━━━ Data shown

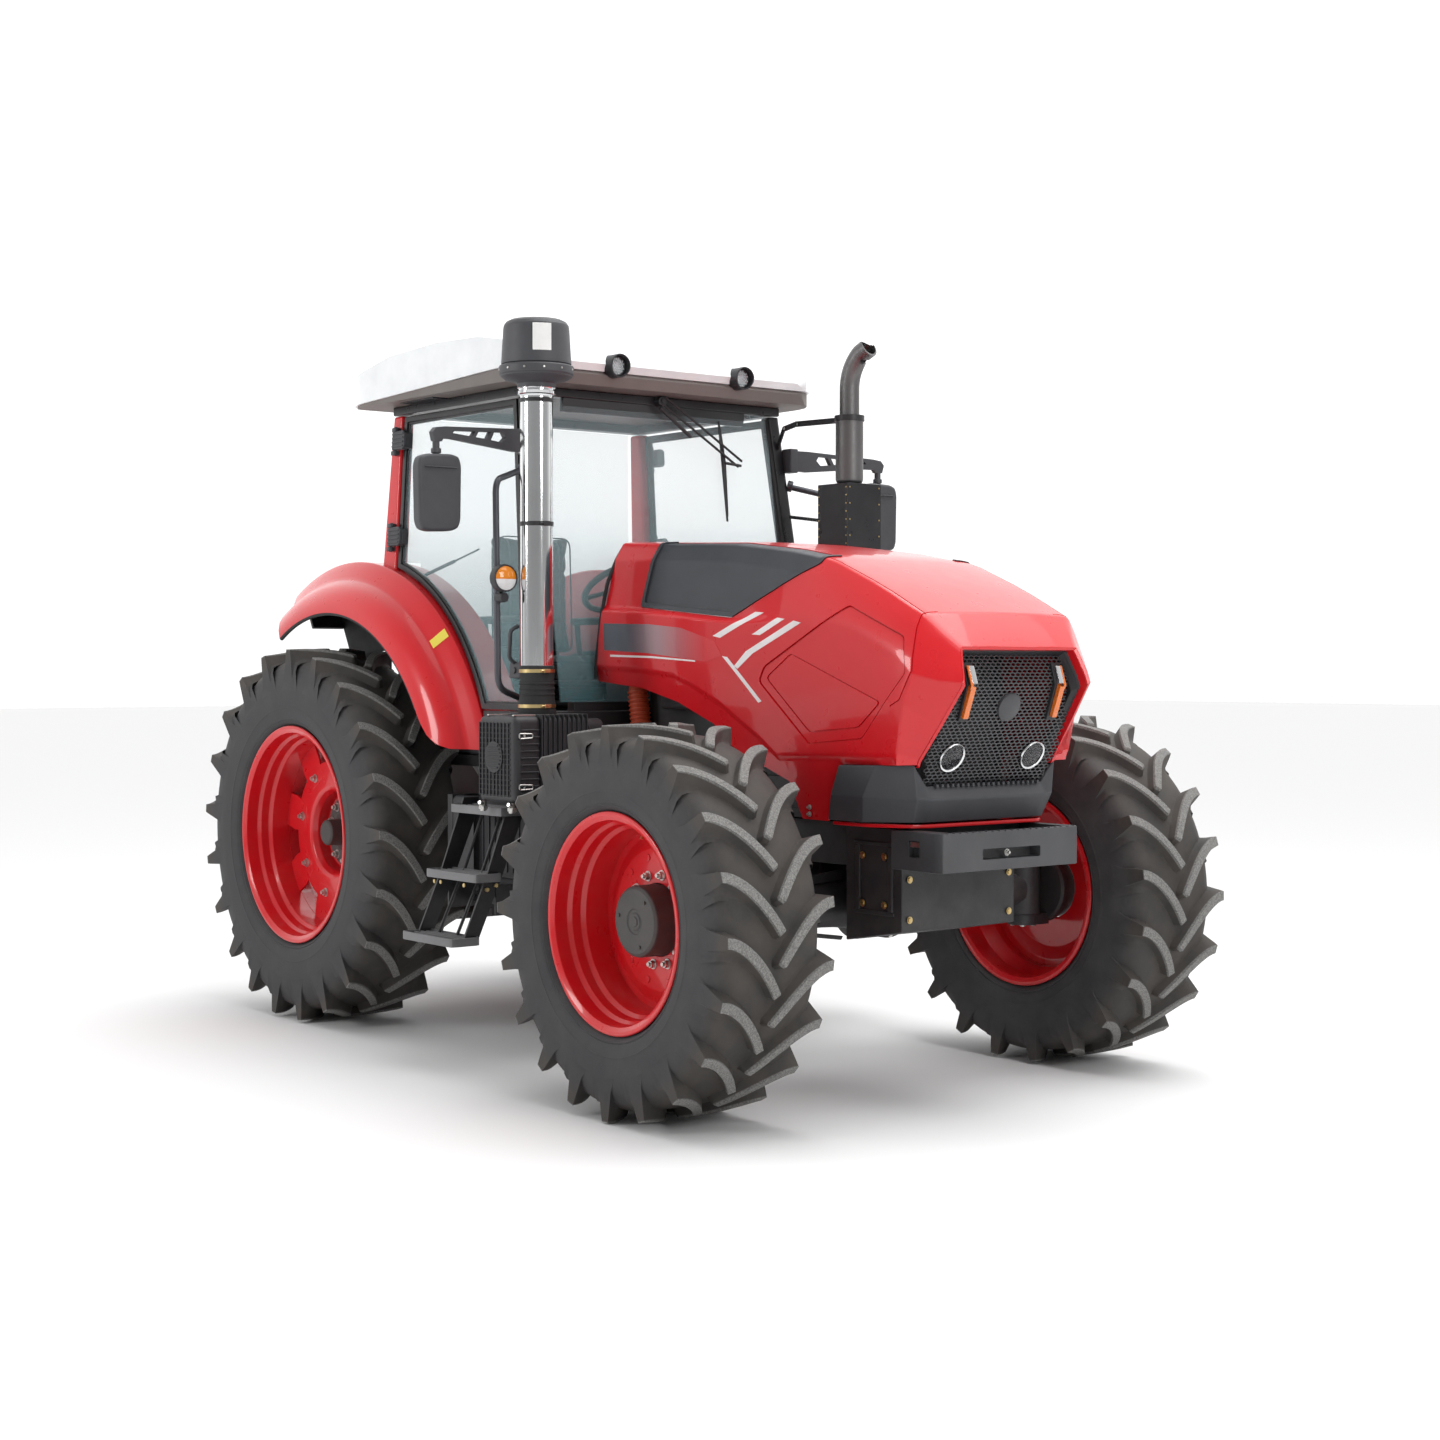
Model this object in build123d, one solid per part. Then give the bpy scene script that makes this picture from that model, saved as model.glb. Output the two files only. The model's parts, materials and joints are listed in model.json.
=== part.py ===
"""Four-wheel-drive farm tractor with a closed cab, as parked, one STEP file per piece.

Frame: +X forward, +Y to the driver's left, +Z up, millimetres. The origin is on the ground, under
the middle of the overall length. Inside the functions x is counted from the front axle, and save()
moves each finished piece by ORIGIN_X.
"""
from build123d import *
from math import atan2, cos, pi, radians, sin, sqrt
import os

# ---- driving dimensions -------------------------------------------------------------------------
WHEELBASE = 2860
FRONT_REACH = 860            # front axle to the tip of the nose
REAR_REACH = 3860            # front axle to the balls of the lower links
ORIGIN_X = (REAR_REACH - FRONT_REACH) / 2
REAR_X = -WHEELBASE

FRONT_TYRE_R = 722           # to the tips of the lugs
REAR_TYRE_R = 868
FRONT_TRACK_HALF = 1045      # middle of the front wheel from the middle of the tractor
REAR_TRACK_HALF = 830
FRONT_FLANGE, REAR_FLANGE = 406, 507   # radius of each rim's flange
RIM_HALF = 204               # middle of the rim to the inner face of its flange
KINGPIN_Y = 860              # steering axis of each front wheel

CAB_SIDE_Y = 775             # outside of the cab's side at the sill
CAB_SILL_Z = 1460
CAB_LEAN = 3.3               # degrees that each side leans inward
CAB_TOP_Z = 2800             # top of the cab's posts
REAR_POST_X = -2450          # middle of the rear posts at their top
FENDER_X, FENDER_Z = -2720, 930    # centre of the rear fenders' arch
FENDER_ARC = 115             # degrees from level ahead of that centre to the fender's rear end

HOOD_HINGE_X, HOOD_HINGE_Z = -1150, 2090
HOOD_HALF = 458              # half the hood's width at its belt
SKIN = 14                    # thickness of the hood's moulding

LINK_ARM = 380               # lift arm's length, and lower link's pivot to its lift rod
LIFT_SHAFT = (-3000, 1230)   # x and z of the rockshaft
LINK_PIVOT = (-3020, 600)    # x and z of the lower links' front pins
LINK_BALL_X = -REAR_REACH + 40
LIFT_SHAFT_R = 36
LINK_EYE_Y = 262             # inner face of each lower link at its front eye

STEER_ARM = 265              # kingpin to the eye of the steering rod
SIDES = {"left": 1, "right": -1}


# ---- small makers -------------------------------------------------------------------------------
def block(x, y, z):
    """A box between three pairs of limits."""
    middle = [(low + high) / 2 for low, high in (x, y, z)]
    return Pos(*middle) * Box(x[1] - x[0], y[1] - y[0], z[1] - z[0])


def polygon(points):
    return Face(Wire.make_polygon([Vector(*p) for p in points], close=True))


def side_prism(outline, y):
    """An outline of (x, z) points, filled across from y[0] to y[1]."""
    return extrude(polygon([(px, y[0], pz) for px, pz in outline]), amount=y[1] - y[0], dir=(0, 1, 0))


def front_prism(outline, x):
    """An outline of (y, z) points, filled along from x[0] to x[1]."""
    return extrude(polygon([(x[0], py, pz) for py, pz in outline]), amount=x[1] - x[0], dir=(1, 0, 0))


def plan_prism(outline, z):
    """An outline of (x, y) points, filled up from z[0] to z[1]."""
    return extrude(polygon([(px, py, z[0]) for px, py in outline]), amount=z[1] - z[0], dir=(0, 0, 1))


def rod(start, end, radius):
    start, end = Vector(*start), Vector(*end)
    return Solid.make_cylinder(radius, (end - start).length, Plane(origin=start, z_dir=end - start))


def pipe(points, radius, bend):
    """A round bar along straight runs joined by arcs."""
    path = FilletPolyline(*points, radius=bend)
    return sweep(Plane(origin=path @ 0, z_dir=path % 0) * Circle(radius), path=path)


def lathe(profile, centre, side=1):
    """A ring or drum about an axle: (radius, outboard) points turned round the Y axis."""
    cx, cy, cz = centre
    face = polygon([(cx + r, cy + side * out, cz) for r, out in profile])
    return revolve(face, Axis(centre, (0, 1, 0)))


def other_side(shape):
    return mirror(shape, about=Plane.XZ)


def both_sides(shape):
    return Part() + [shape, other_side(shape)]


def lean(shape):
    """Turn a piece drawn upright at the left sill so that it leans with the cab's side."""
    pivot = Vector(0, CAB_SIDE_Y, CAB_SILL_Z)
    return Pos(*pivot) * Rot(CAB_LEAN, 0, 0) * Pos(*-pivot) * shape


def closed_solid(faces):
    """A solid from the flat faces that close it."""
    return Solid(Shell(faces))


def strip(first, second):
    """Triangles between two rows of points; each time the row that is further behind moves on."""
    faces, i, j = [], 0, 0
    while i < len(first) - 1 or j < len(second) - 1:
        if j == len(second) - 1 or (i < len(first) - 1 and i * (len(second) - 1) <= j * (len(first) - 1)):
            faces.append(polygon([first[i], first[i + 1], second[j]]))
            i += 1
        else:
            faces.append(polygon([first[i], second[j + 1], second[j]]))
            j += 1
    return faces


# ---- wheels -------------------------------------------------------------------------------------
# stations along a lug from its nose: share of the way to the shoulder, height of the casing there as
# a share of the wall, half width of the lug at its top (none where its top runs on) and at its foot
LUG_STATIONS = [(0.0, 0.874, 10, 16), (0.45, 0.868, 15, 27), (0.86, 0.79, None, 38), (1.0, 0.60, 19, 44)]
NOSE_Y = 14


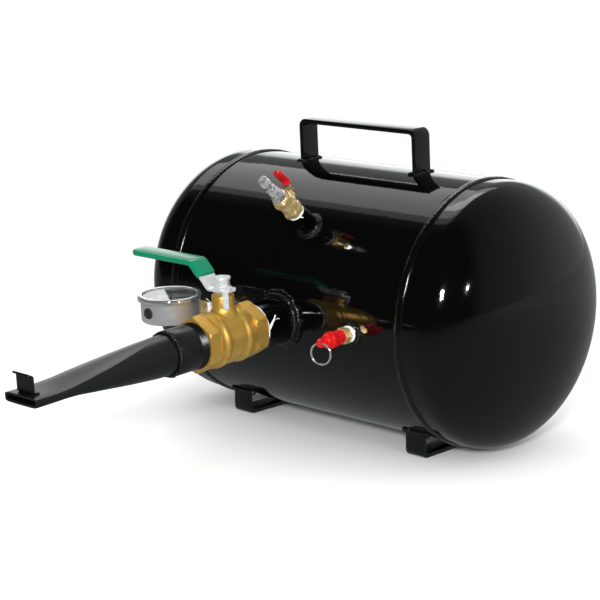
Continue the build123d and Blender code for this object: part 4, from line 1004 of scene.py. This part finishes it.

━━━━━━

=== Goal ===
Lines of the material that contain the word "from" are to be gathered.

=== Exercise answer ===
Model this object in build123d, one solid per part. Then give the bpy scene script that makes this picture from that model, saved as model.glb. Output the two files only. The model's parts, materials and joints are listed in model.json.
the middle of the overall length. Inside the functions x is counted from the front axle, and save()
from build123d import *
from math import atan2, cos, pi, radians, sin, sqrt
FRONT_TRACK_HALF = 1045      # middle of the front wheel from the middle of the tractor
FENDER_ARC = 115             # degrees from level ahead of that centre to the fender's rear end
    """An outline of (x, z) points, filled across from y[0] to y[1]."""
    """An outline of (y, z) points, filled along from x[0] to x[1]."""
    """An outline of (x, y) points, filled up from z[0] to z[1]."""
    """A solid from the flat faces that close it."""
# stations along a lug from its nose: share of the way to the shoulder, height of the casing there as
Continue the build123d and Blender code for this object: part 4, from line 1004 of scene.py. This part finishes it.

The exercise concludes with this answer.